M. Philippe Plisson. Vingt ans nous séparent du premier sommet de la terre de Rio, qui avait pour la première fois réuni l’ensemble des chefs d’État et de Gouvernement autour du changement climatique, enjeu crucial pour notre avenir. Pourtant, l’actualité nous enseigne que ce phénomène reste à l’œuvre, puisque par exemple la moitié de la banquise du pôle Nord a fondu par rapport à 1980. Si rien n’est fait, cette calotte glaciaire disparaîtra purement et simplement dans quatre ans. Le premier rapport du GIEC, en 2007, avait pourtant mis l’accent sur l’aggravation du réchauffement : notre faillite pour la prévenir s’avère donc aujourd’hui complète. L’augmentation du niveau général des mers aurait pourtant dû agir comme un signal d’alarme : il n’en a rien été, et le cinquième rapport du GIEC, dont la première partie sera rendue publique en septembre 2013, risque de nous ramener à une triste réalité à venir.

L’expérience des grands sommets internationaux consacrés au changement climatique – je pense aux conférences de Copenhague en 2009, Cancun en 2010, et Durban en 2011 - révèle qu’ils ne débouchent généralement sur rien de concret – mis à part le protocole de Kyoto, que nous devons juger avec indulgence - hormis des vœux pieux.

S’agissant de la concentration atmosphérique des gaz à effet de serre, les années se suivent et se ressemblent : le dernier bulletin annuel de l’Organisation météorologique mondiale, publié le 20 novembre dernier, révèle que 2011 établit un nouveau record, notamment en raison de la consommation d’énergies fossiles. Le fossé ne cesse de s’élargir entre la réduction des émissions de GES nécessaire pour limiter le réchauffement climatique à 2 degrés, et les efforts réellement déployés pour atteindre cet objectif. La barrière des 4 degrés pourrait, dans ces conditions, être franchie dès 2060.

A la suite de la Conférence environnementale, le Président de la République a annoncé que non seulement les objectifs européens de diminution, à horizon de 2020, de 20 % d’émissions de GES seraient poursuivis, mais qu’il souhaitait qu’en 2060 cette baisse atteigne la valeur ambitieuse de 60 %. Je partage l’orientation choisie par le Gouvernement d’une sobriété et d’une efficacité énergétiques, ainsi que d’un recours réel aux énergies renouvelables.

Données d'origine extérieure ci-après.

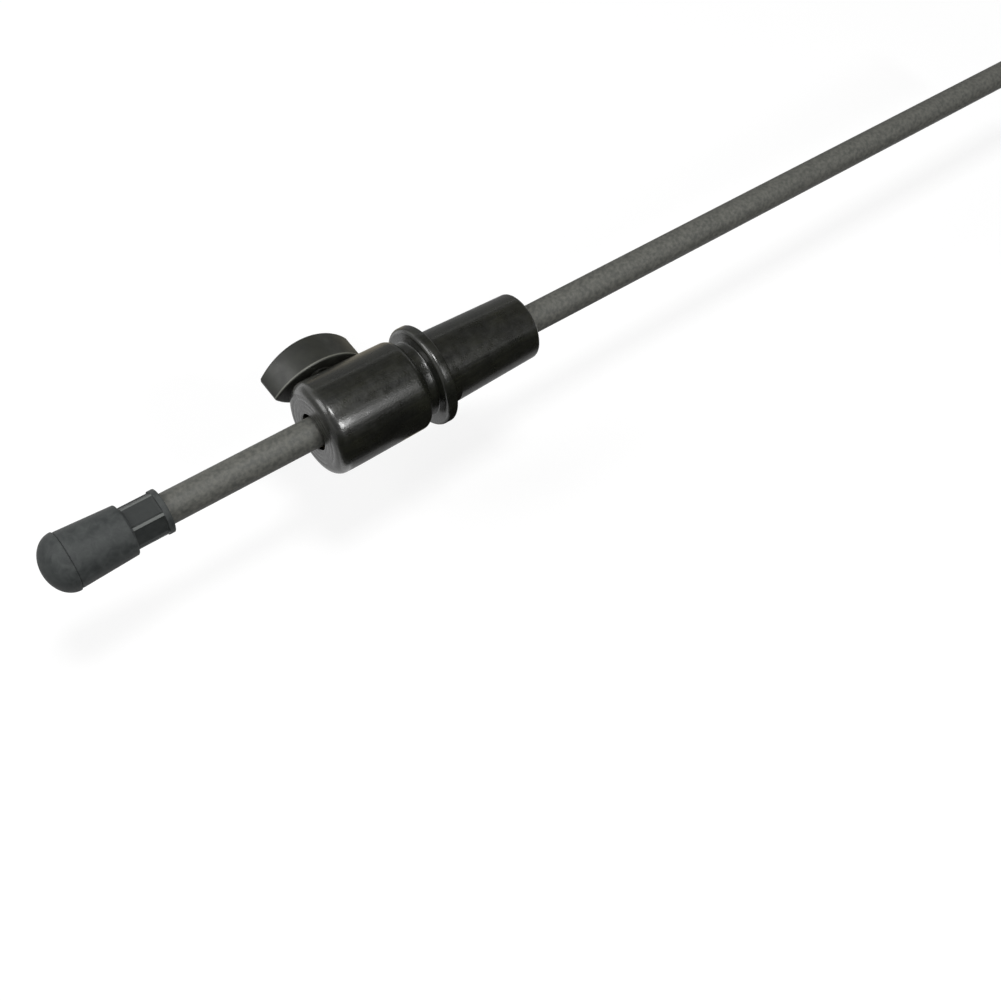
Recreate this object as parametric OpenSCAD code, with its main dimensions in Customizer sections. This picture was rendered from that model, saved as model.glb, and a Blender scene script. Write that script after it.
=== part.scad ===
/* [Rod] */
// Outside diameter of the steel rod
rod_d = 10; // [9:0.5:11]
// Wall of the rod's tube
rod_wall = 1.5; // [1.2:0.1:2]
// Length of the tube, without its point and its plug
rod_length = 460; // [380:10:520]
// Bare rod between the barrel's face and the rubber tip in the rest position
bare_rod = 51.6; // [10:0.5:120]
// Radial running fit of everything that slides or turns
run_fit = 0.05; // [0.03:0.01:0.08]

/* [Stopper] */
// Diameter of the collar that rests on the rib
collar_d = 34; // [32.6:0.2:37]
// Thickness of the collar
collar_t = 4; // [3.5:0.1:5]
// Radius of the polished round on the collar's rim
collar_round = 1.6; // [1:0.1:2]
// Width of the groove that takes the tailgut
groove_w = 3.6; // [3:0.1:4.2]
// Diameter at the bottom of the groove
groove_d = 24.8; // [23:0.2:26]
// Radius of the groove's two inner corners
groove_root = 0.6; // [0.3:0.1:0.9]
// Length of the barrel, from the groove to its face
barrel_l = 35.8; // [32:0.2:42]
// Barrel diameter beside its face
barrel_d = 31.5; // [30:0.1:33]
// Barrel diameter beside the groove
barrel_back_d = 30.6; // [29:0.1:32]
// Radius of the round at the barrel's face
face_round = 3.5; // [2:0.1:4.5]
// Radius of the round beside the groove
back_round = 2.2; // [1:0.1:3]
// Diameter of the hole's mouth in the face
mouth_d = 12.4; // [11.6:0.1:12.8]
// Depth of the mouth down to the guide tube
mouth_depth = 4; // [2:0.5:6]
// Width of the mouth's chamfer
mouth_chamfer = 0.5; // [0.2:0.1:0.8]
// Diameter of the tapered plug at the collar
plug_d = 25.4; // [24.5:0.1:26.5]
// Length of the tapered plug
plug_l = 38; // [30:1:45]
// Taper of the plug, length over loss of diameter
plug_taper = 17; // [14:1:20]
// Chamfer at the plug's end
plug_chamfer = 0.9; // [0.5:0.1:1.5]
// Wall of the brass guide tube
liner_wall = 1.5; // [1.2:0.1:1.8]

/* [Clamp screw] */
// Distance of the screw from the barrel's face
screw_back = 13.2; // [11:0.1:16]
// Thread diameter of the screw
screw_d = 6; // [5:0.5:6]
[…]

Madame la ministre, à la conférence de Doha, nous comptons sur vous pour que soient défendues la position de la France et de l’Union européenne, positions revenues sur le devant de la scène lors de la conférence de Durban. Qu’en est-il du projet de créer une organisation internationale dédiée à l’environnement ?

S’agissant de l’alimentation du fonds vert, l’Union européenne prévoit-elle de l’alimenter au moyen d’une taxe sur les transactions financières ?

La XIème Conférence des parties qui s’est tenue à Hyderabad en Inde nous a mis du baume au cœur : je vous félicite, madame la ministre, du compromis qui y a été obtenu, car il doit beaucoup à l’action des États membres et à l’Union européenne, au premier rang desquels la France et l’Allemagne. Le doublement des financements consacrés à la protection de la biodiversité d’ici 2015 et leur maintien à ce niveau jusqu’à 2020 constituent de réelles avancées. La France ayant opté pour une exemplarité en la matière, il s’agit d’un signe très positif envoyé à la communauté internationale. Cette ambition pourrait se voir contrariée par un point de discorde : en matière de biodiversité marine, notamment dans les outre-mer, les décisions du ministère de la pêche ne vont pas dans le sens des orientations définies par le ministère de l’écologie, qu’il s’agisse de protection du milieu ou des stocks. Qu’en est-il du moratoire sur la pêche en eau profonde en France ?

Le rapport de Guillaume Sainteny sur les aides publiques dommageables à la biodiversité, rendu public en octobre 2011, proposait plusieurs pistes de réflexion. Quelles suites le Gouvernement envisage-t-il de leur donner ?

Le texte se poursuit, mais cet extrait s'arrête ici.